More recently, Bartchy has focused his attention particularly upon gender roles and ancient patriarchy. His research in this area will be further published in his forthcoming work, Call No Man Father.

Bartchy's former doctoral advisees from UCLA include Rick Talbot (Associate Professor of and Department Chair for Religious Studies at CSUN) and Joseph H. Hellerman (Professor of New Testament Language and Literature at Biola University).
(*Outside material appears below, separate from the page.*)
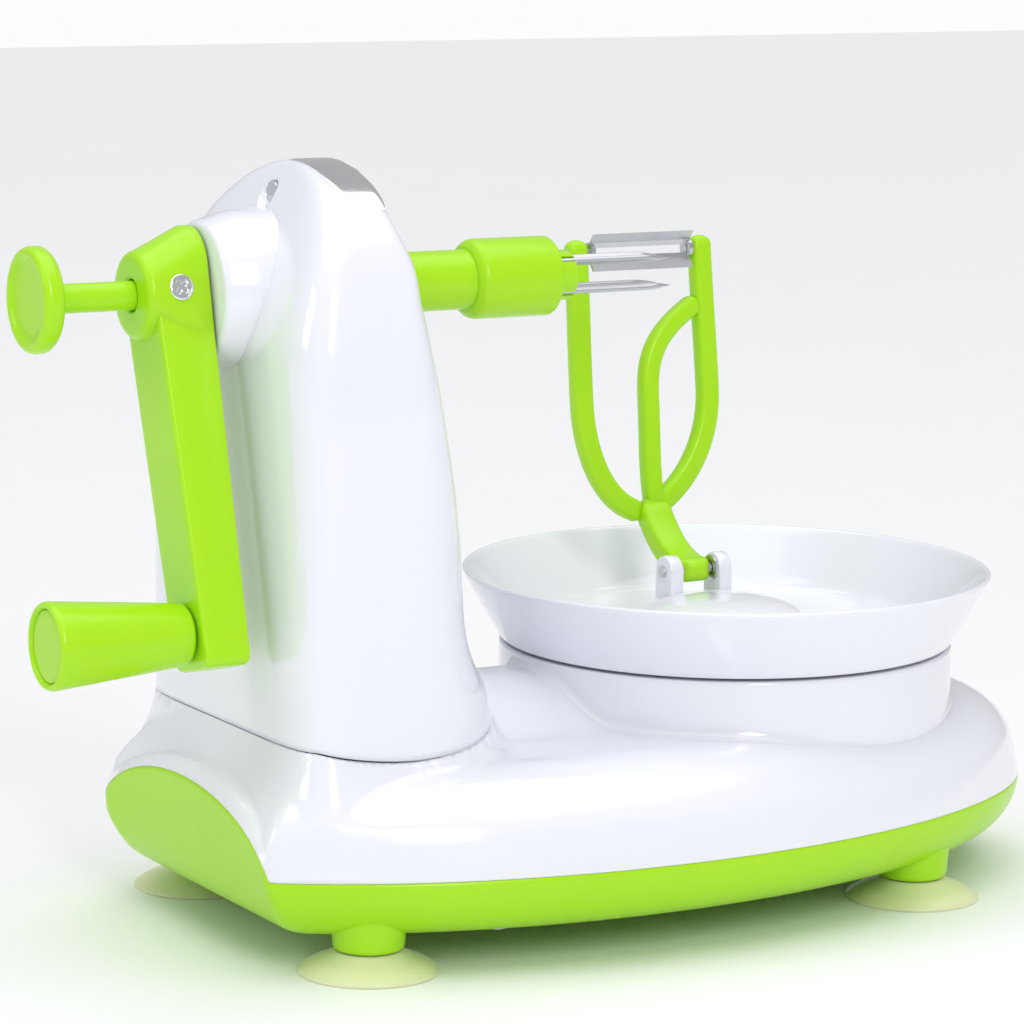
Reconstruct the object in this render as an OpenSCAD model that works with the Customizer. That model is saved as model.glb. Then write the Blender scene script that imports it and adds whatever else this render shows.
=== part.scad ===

Both of these former students bear marks of Scott Bartchy in their work through social history within Christian origins, particularly in family and gender issues.

==Works==
===Books===
- "Mallon Chrēsai: First Century Slavery and the Interpretation of 1 Corinthians 7:21" (1973)
- "Some Theses about Gender Roles: "headship," and submission" (1982)

===Edited by===
- Bartchy, S. Scott (2013). "Introduction to the History of Religion: History-Religion M4"

===Chapters===
- Pearson, Birger A. (1991). "The Future of Early Christianity: Essays in Honor of Helmut Koester"
- Green, Joel B. (1992). "Dictionary of Jesus and the Gospels"
- "Anchor Bible Dictionary" (1992)
- "Anchor Bible Dictionary" (1992)
- Martin, Ralph P. (1997). "Dictionary of the Later New Testament and Its Developments"
- Longenecker, Richard N. (2002). "Community Formation in the Early Church and in the Church Today"
- Stegemann, Wolfgang (2002). "The Social Setting of Jesus and the Gospels"
- Strecker, Christian (2005). "Kontexte der Schrift, Band II"

===Journal articles===
- "Undermining Ancient Patriarchy: The Apostle Paul's Vision of a Society of Siblings" (1999)
- "Who Should Be Called Father? Paul of Tarsus between the Jesus Tradition and Patria Potestas" (2003)
- "Where is the History in Mel Gibson's The Passion of the Christ?" (2005) - Slightly revised version published in Mel Gibson's Passion: The Film, the Controversy, and Its Implications, ed. Zev Garber (Purdue University Press, 2006), pp. 76–92.